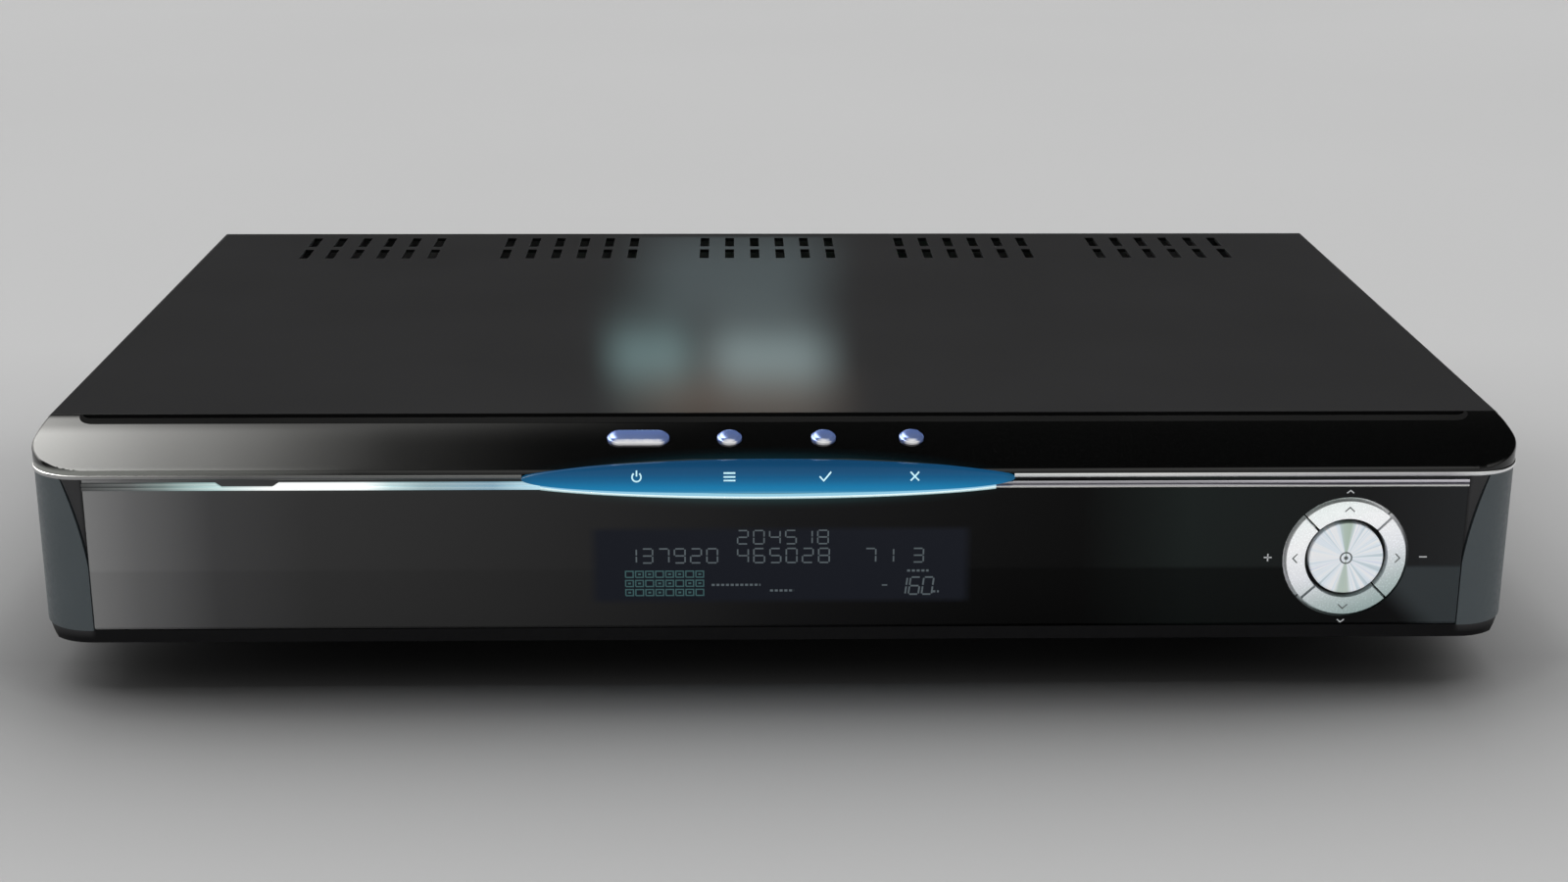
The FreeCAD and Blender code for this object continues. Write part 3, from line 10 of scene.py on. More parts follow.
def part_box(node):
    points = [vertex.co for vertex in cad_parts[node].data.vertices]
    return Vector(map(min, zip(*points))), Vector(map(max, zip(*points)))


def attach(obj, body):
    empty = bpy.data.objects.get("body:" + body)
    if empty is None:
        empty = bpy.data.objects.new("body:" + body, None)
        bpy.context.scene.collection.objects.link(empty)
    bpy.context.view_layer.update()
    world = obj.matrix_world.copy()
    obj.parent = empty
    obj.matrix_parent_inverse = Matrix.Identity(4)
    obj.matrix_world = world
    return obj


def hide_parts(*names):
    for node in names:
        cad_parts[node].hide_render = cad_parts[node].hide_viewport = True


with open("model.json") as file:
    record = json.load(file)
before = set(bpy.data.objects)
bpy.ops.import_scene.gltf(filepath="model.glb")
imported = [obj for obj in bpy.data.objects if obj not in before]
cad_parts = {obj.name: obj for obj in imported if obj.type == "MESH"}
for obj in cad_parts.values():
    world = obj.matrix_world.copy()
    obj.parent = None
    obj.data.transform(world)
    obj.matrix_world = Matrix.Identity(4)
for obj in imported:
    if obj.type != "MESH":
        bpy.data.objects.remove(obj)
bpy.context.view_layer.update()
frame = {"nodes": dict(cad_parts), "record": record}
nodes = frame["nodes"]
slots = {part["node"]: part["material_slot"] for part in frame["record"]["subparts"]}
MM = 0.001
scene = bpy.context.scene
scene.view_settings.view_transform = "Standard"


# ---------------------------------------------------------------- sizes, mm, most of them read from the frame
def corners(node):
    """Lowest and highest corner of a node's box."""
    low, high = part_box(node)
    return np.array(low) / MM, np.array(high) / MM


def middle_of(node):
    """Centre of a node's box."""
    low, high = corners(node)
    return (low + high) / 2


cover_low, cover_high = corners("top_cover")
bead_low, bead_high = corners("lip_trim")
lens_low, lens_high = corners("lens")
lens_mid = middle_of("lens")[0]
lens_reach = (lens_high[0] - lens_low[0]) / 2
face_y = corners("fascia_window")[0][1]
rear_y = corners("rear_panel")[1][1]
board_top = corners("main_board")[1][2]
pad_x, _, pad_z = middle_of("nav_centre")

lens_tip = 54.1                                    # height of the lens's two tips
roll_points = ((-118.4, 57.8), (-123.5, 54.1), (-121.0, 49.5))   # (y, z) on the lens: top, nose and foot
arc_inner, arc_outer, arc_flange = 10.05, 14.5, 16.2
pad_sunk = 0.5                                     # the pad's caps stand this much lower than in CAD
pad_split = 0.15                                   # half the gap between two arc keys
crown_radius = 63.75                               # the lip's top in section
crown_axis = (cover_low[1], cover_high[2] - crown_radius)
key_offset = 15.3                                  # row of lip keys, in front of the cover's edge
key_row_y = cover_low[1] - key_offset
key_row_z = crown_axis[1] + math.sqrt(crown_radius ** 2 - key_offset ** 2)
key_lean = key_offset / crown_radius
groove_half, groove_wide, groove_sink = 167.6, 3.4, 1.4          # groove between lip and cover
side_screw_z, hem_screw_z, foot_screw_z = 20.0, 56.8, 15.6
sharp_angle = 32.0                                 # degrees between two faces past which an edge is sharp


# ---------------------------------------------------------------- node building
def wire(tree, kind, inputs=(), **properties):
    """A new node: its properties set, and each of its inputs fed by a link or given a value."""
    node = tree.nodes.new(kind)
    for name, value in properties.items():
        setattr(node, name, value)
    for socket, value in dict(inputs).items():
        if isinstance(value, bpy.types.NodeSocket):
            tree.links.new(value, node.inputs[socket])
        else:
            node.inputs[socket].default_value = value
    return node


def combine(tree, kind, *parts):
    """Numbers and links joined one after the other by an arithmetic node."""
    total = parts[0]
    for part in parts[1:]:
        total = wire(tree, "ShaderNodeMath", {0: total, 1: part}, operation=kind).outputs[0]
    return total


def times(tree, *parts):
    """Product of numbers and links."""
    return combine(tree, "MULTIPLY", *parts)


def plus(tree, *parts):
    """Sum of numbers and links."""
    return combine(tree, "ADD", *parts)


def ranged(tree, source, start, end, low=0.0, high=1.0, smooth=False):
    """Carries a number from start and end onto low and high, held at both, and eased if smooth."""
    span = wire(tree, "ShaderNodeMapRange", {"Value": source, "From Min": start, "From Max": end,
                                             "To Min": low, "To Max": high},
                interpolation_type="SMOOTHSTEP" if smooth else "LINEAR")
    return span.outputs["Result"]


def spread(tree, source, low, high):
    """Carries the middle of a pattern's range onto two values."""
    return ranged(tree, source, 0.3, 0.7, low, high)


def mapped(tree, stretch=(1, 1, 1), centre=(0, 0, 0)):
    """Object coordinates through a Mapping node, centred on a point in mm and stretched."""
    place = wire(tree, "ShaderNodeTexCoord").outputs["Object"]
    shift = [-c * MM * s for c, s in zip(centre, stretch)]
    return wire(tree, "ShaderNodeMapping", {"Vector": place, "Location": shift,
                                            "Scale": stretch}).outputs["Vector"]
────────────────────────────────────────
• _Task directions_
Write the complete data out, exactly as above.

• _Correct answer_
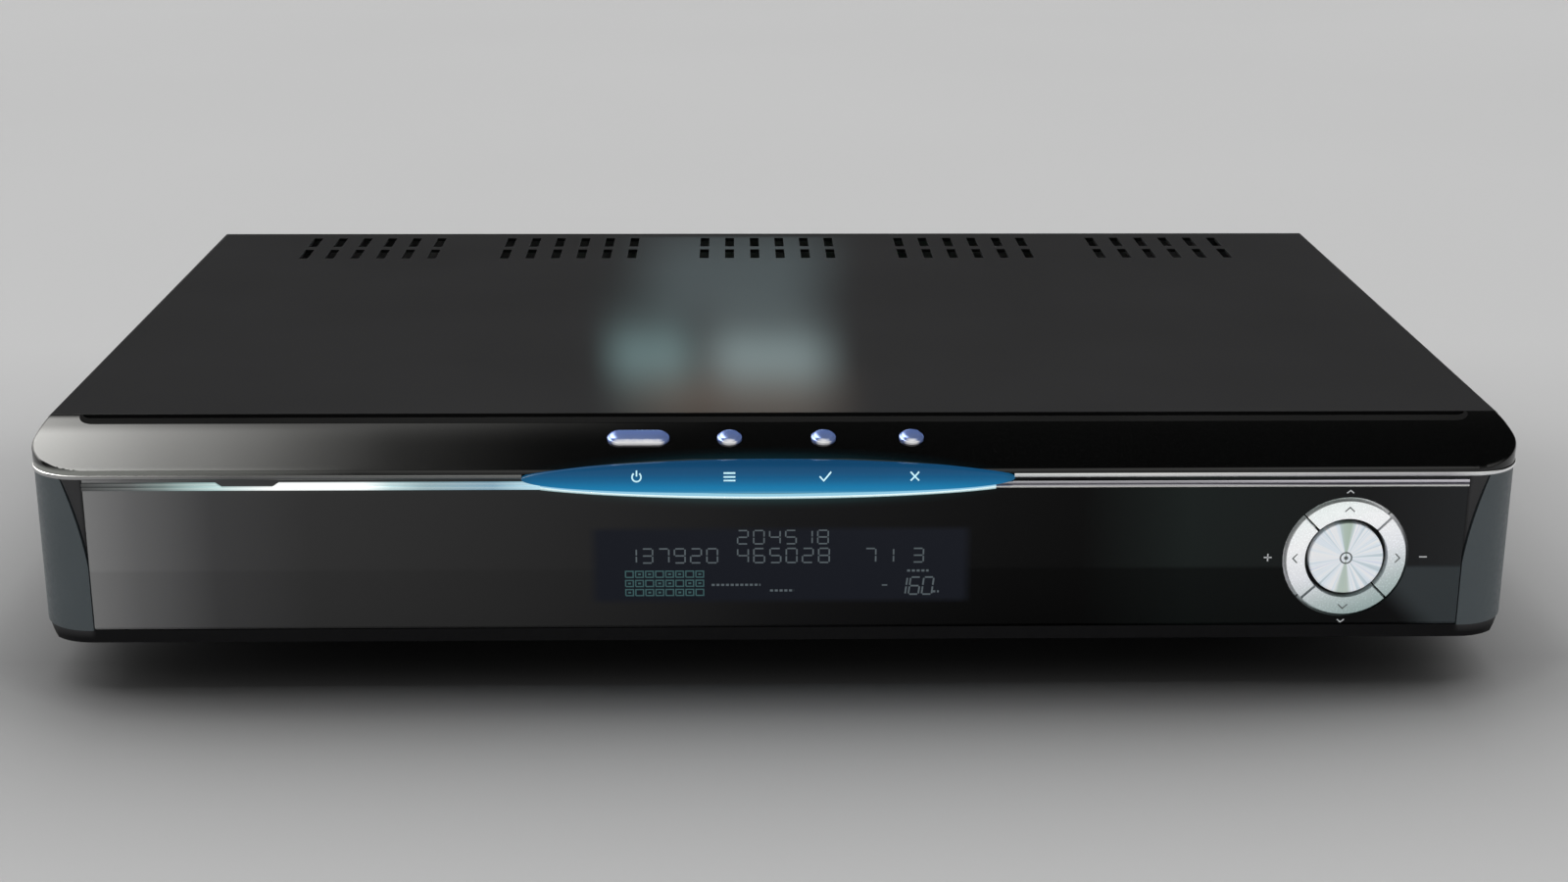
The FreeCAD and Blender code for this object continues. Write part 3, from line 10 of scene.py on. More parts follow.
def part_box(node):
    points = [vertex.co for vertex in cad_parts[node].data.vertices]
    return Vector(map(min, zip(*points))), Vector(map(max, zip(*points)))


def attach(obj, body):
    empty = bpy.data.objects.get("body:" + body)
    if empty is None:
        empty = bpy.data.objects.new("body:" + body, None)
        bpy.context.scene.collection.objects.link(empty)
    bpy.context.view_layer.update()
    world = obj.matrix_world.copy()
    obj.parent = empty
    obj.matrix_parent_inverse = Matrix.Identity(4)
    obj.matrix_world = world
    return obj


def hide_parts(*names):
    for node in names:
        cad_parts[node].hide_render = cad_parts[node].hide_viewport = True


with open("model.json") as file:
    record = json.load(file)
before = set(bpy.data.objects)
bpy.ops.import_scene.gltf(filepath="model.glb")
imported = [obj for obj in bpy.data.objects if obj not in before]
cad_parts = {obj.name: obj for obj in imported if obj.type == "MESH"}
for obj in cad_parts.values():
    world = obj.matrix_world.copy()
    obj.parent = None
    obj.data.transform(world)
    obj.matrix_world = Matrix.Identity(4)
for obj in imported:
    if obj.type != "MESH":
        bpy.data.objects.remove(obj)
bpy.context.view_layer.update()
frame = {"nodes": dict(cad_parts), "record": record}
nodes = frame["nodes"]
slots = {part["node"]: part["material_slot"] for part in frame["record"]["subparts"]}
MM = 0.001
scene = bpy.context.scene
scene.view_settings.view_transform = "Standard"


# ---------------------------------------------------------------- sizes, mm, most of them read from the frame
def corners(node):
    """Lowest and highest corner of a node's box."""
    low, high = part_box(node)
    return np.array(low) / MM, np.array(high) / MM


def middle_of(node):
    """Centre of a node's box."""
    low, high = corners(node)
    return (low + high) / 2


cover_low, cover_high = corners("top_cover")
bead_low, bead_high = corners("lip_trim")
lens_low, lens_high = corners("lens")
lens_mid = middle_of("lens")[0]
lens_reach = (lens_high[0] - lens_low[0]) / 2
face_y = corners("fascia_window")[0][1]
rear_y = corners("rear_panel")[1][1]
board_top = corners("main_board")[1][2]
pad_x, _, pad_z = middle_of("nav_centre")

lens_tip = 54.1                                    # height of the lens's two tips
roll_points = ((-118.4, 57.8), (-123.5, 54.1), (-121.0, 49.5))   # (y, z) on the lens: top, nose and foot
arc_inner, arc_outer, arc_flange = 10.05, 14.5, 16.2
pad_sunk = 0.5                                     # the pad's caps stand this much lower than in CAD
pad_split = 0.15                                   # half the gap between two arc keys
crown_radius = 63.75                               # the lip's top in section
crown_axis = (cover_low[1], cover_high[2] - crown_radius)
key_offset = 15.3                                  # row of lip keys, in front of the cover's edge
key_row_y = cover_low[1] - key_offset
key_row_z = crown_axis[1] + math.sqrt(crown_radius ** 2 - key_offset ** 2)
key_lean = key_offset / crown_radius
groove_half, groove_wide, groove_sink = 167.6, 3.4, 1.4          # groove between lip and cover
side_screw_z, hem_screw_z, foot_screw_z = 20.0, 56.8, 15.6
sharp_angle = 32.0                                 # degrees between two faces past which an edge is sharp


# ---------------------------------------------------------------- node building
def wire(tree, kind, inputs=(), **properties):
    """A new node: its properties set, and each of its inputs fed by a link or given a value."""
    node = tree.nodes.new(kind)
    for name, value in properties.items():
        setattr(node, name, value)
    for socket, value in dict(inputs).items():
        if isinstance(value, bpy.types.NodeSocket):
            tree.links.new(value, node.inputs[socket])
        else:
            node.inputs[socket].default_value = value
    return node


def combine(tree, kind, *parts):
    """Numbers and links joined one after the other by an arithmetic node."""
    total = parts[0]
    for part in parts[1:]:
        total = wire(tree, "ShaderNodeMath", {0: total, 1: part}, operation=kind).outputs[0]
    return total


def times(tree, *parts):
    """Product of numbers and links."""
    return combine(tree, "MULTIPLY", *parts)


def plus(tree, *parts):
    """Sum of numbers and links."""
    return combine(tree, "ADD", *parts)


def ranged(tree, source, start, end, low=0.0, high=1.0, smooth=False):
    """Carries a number from start and end onto low and high, held at both, and eased if smooth."""
    span = wire(tree, "ShaderNodeMapRange", {"Value": source, "From Min": start, "From Max": end,
                                             "To Min": low, "To Max": high},
                interpolation_type="SMOOTHSTEP" if smooth else "LINEAR")
    return span.outputs["Result"]


def spread(tree, source, low, high):
    """Carries the middle of a pattern's range onto two values."""
    return ranged(tree, source, 0.3, 0.7, low, high)


def mapped(tree, stretch=(1, 1, 1), centre=(0, 0, 0)):
    """Object coordinates through a Mapping node, centred on a point in mm and stretched."""
    place = wire(tree, "ShaderNodeTexCoord").outputs["Object"]
    shift = [-c * MM * s for c, s in zip(centre, stretch)]
    return wire(tree, "ShaderNodeMapping", {"Vector": place, "Location": shift,
                                            "Scale": stretch}).outputs["Vector"]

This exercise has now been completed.